[Begin ENTRIES]

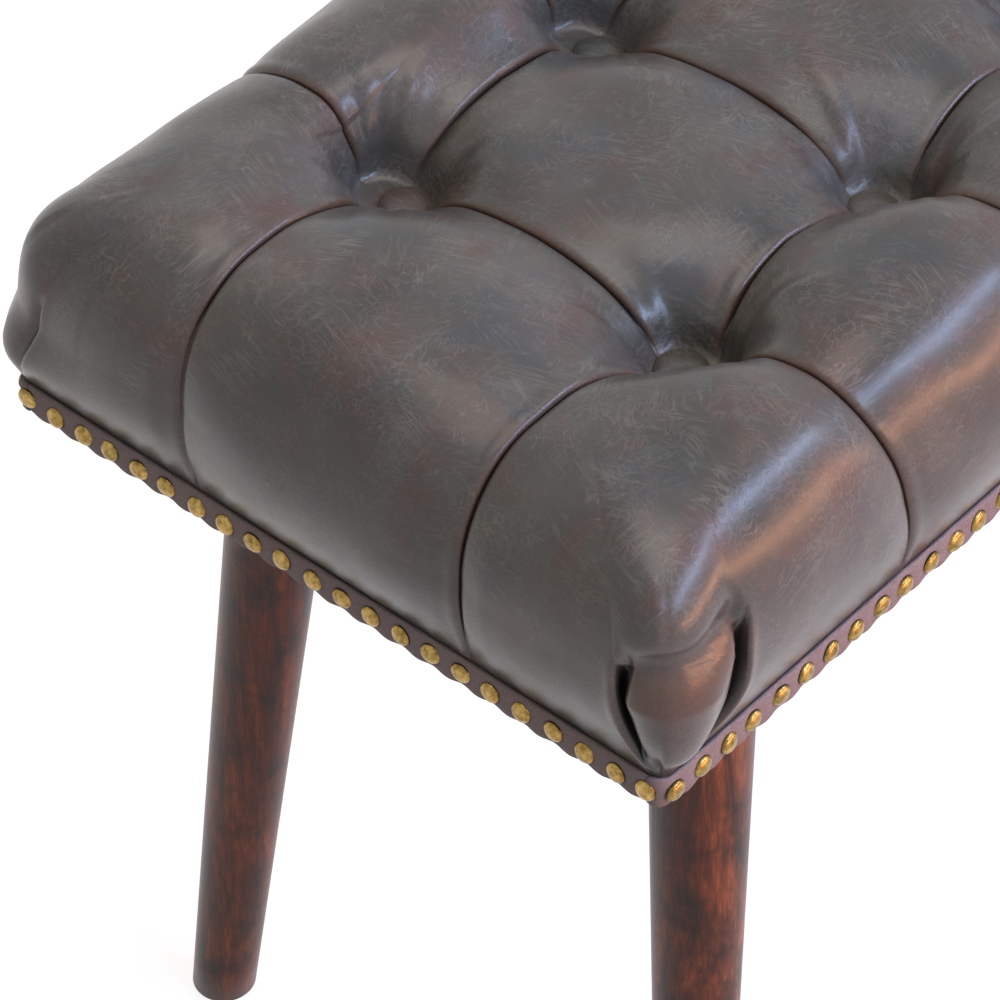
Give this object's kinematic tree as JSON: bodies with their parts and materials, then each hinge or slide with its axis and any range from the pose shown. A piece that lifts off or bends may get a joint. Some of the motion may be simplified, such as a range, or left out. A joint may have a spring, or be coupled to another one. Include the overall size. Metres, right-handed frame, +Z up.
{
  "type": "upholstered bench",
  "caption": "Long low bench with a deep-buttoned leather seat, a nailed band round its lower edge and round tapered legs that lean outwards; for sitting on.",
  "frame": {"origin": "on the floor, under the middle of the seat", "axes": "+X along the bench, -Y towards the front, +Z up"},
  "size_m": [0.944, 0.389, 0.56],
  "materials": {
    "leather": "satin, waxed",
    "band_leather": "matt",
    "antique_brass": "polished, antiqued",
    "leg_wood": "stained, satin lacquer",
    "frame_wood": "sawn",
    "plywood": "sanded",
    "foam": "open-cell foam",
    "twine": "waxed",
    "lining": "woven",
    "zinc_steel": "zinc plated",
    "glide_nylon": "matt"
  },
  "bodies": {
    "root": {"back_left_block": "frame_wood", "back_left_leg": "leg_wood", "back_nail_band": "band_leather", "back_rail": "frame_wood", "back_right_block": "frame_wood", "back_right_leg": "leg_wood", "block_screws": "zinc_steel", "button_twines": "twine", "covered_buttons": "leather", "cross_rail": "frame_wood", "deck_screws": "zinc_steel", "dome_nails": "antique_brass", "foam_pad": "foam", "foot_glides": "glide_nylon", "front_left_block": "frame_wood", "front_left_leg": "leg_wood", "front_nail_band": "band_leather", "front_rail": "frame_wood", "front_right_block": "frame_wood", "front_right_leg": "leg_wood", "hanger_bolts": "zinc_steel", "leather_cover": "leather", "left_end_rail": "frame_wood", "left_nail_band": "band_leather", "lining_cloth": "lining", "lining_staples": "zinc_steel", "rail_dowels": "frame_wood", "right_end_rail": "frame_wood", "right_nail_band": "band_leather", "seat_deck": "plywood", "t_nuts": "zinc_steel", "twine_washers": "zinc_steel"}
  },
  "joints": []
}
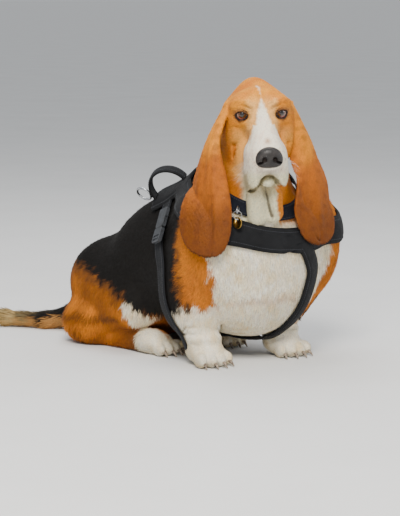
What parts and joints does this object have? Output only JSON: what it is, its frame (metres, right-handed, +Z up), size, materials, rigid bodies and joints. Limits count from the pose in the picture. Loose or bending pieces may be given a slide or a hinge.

[End ENTRIES]

All of the data shown above must be copied exactly.

CORRECT RESPONSE:
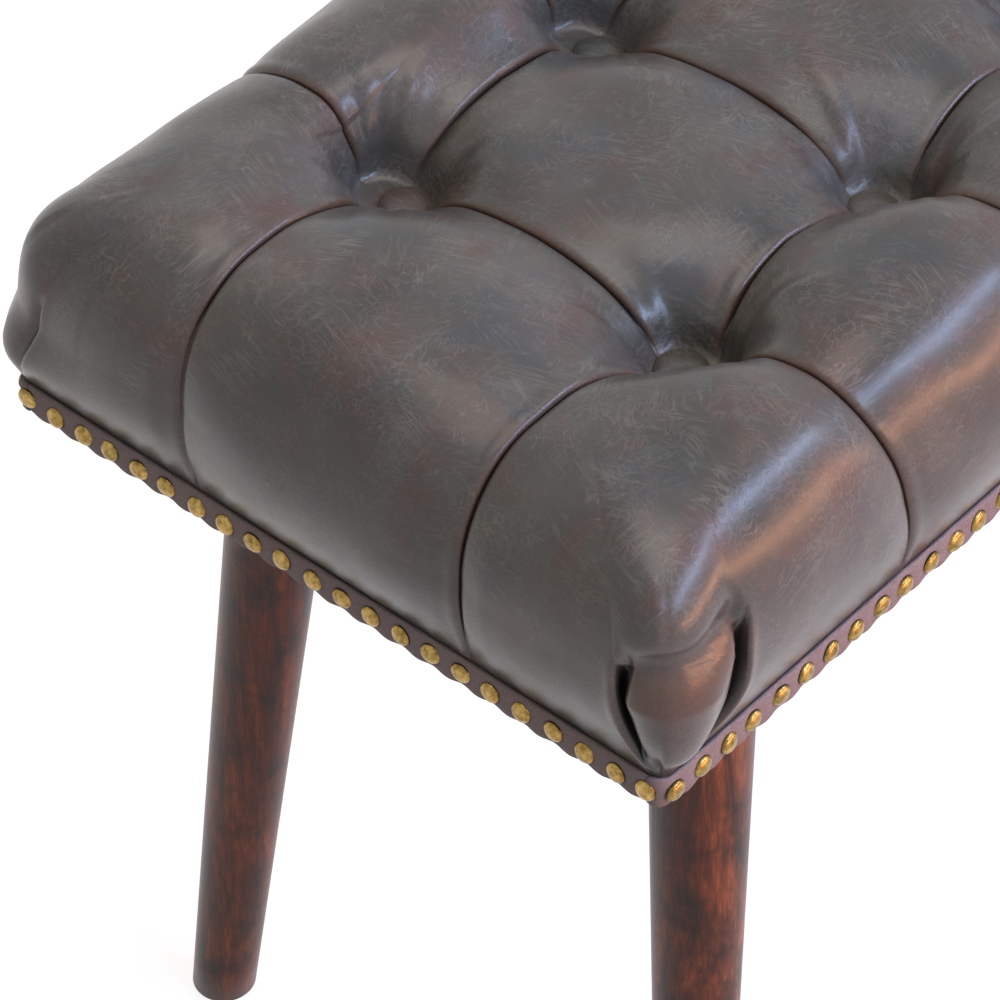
Give this object's kinematic tree as JSON: bodies with their parts and materials, then each hinge or slide with its axis and any range from the pose shown. A piece that lifts off or bends may get a joint. Some of the motion may be simplified, such as a range, or left out. A joint may have a spring, or be coupled to another one. Include the overall size. Metres, right-handed frame, +Z up.
{
  "type": "upholstered bench",
  "caption": "Long low bench with a deep-buttoned leather seat, a nailed band round its lower edge and round tapered legs that lean outwards; for sitting on.",
  "frame": {"origin": "on the floor, under the middle of the seat", "axes": "+X along the bench, -Y towards the front, +Z up"},
  "size_m": [0.944, 0.389, 0.56],
  "materials": {
    "leather": "satin, waxed",
    "band_leather": "matt",
    "antique_brass": "polished, antiqued",
    "leg_wood": "stained, satin lacquer",
    "frame_wood": "sawn",
    "plywood": "sanded",
    "foam": "open-cell foam",
    "twine": "waxed",
    "lining": "woven",
    "zinc_steel": "zinc plated",
    "glide_nylon": "matt"
  },
  "bodies": {
    "root": {"back_left_block": "frame_wood", "back_left_leg": "leg_wood", "back_nail_band": "band_leather", "back_rail": "frame_wood", "back_right_block": "frame_wood", "back_right_leg": "leg_wood", "block_screws": "zinc_steel", "button_twines": "twine", "covered_buttons": "leather", "cross_rail": "frame_wood", "deck_screws": "zinc_steel", "dome_nails": "antique_brass", "foam_pad": "foam", "foot_glides": "glide_nylon", "front_left_block": "frame_wood", "front_left_leg": "leg_wood", "front_nail_band": "band_leather", "front_rail": "frame_wood", "front_right_block": "frame_wood", "front_right_leg": "leg_wood", "hanger_bolts": "zinc_steel", "leather_cover": "leather", "left_end_rail": "frame_wood", "left_nail_band": "band_leather", "lining_cloth": "lining", "lining_staples": "zinc_steel", "rail_dowels": "frame_wood", "right_end_rail": "frame_wood", "right_nail_band": "band_leather", "seat_deck": "plywood", "t_nuts": "zinc_steel", "twine_washers": "zinc_steel"}
  },
  "joints": []
}
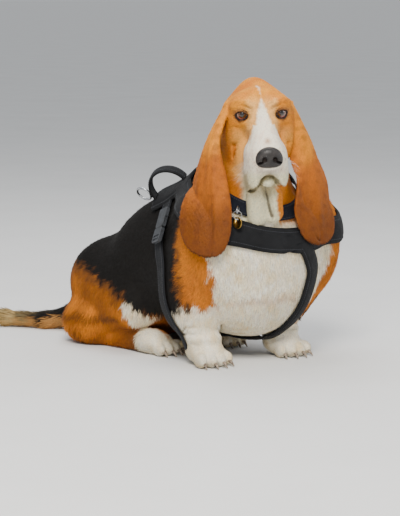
What parts and joints does this object have? Output only JSON: what it is, its frame (metres, right-handed, +Z up), size, materials, rigid bodies and joints. Limits count from the pose in the picture. Loose or bending pieces may be given a slide or a hinge.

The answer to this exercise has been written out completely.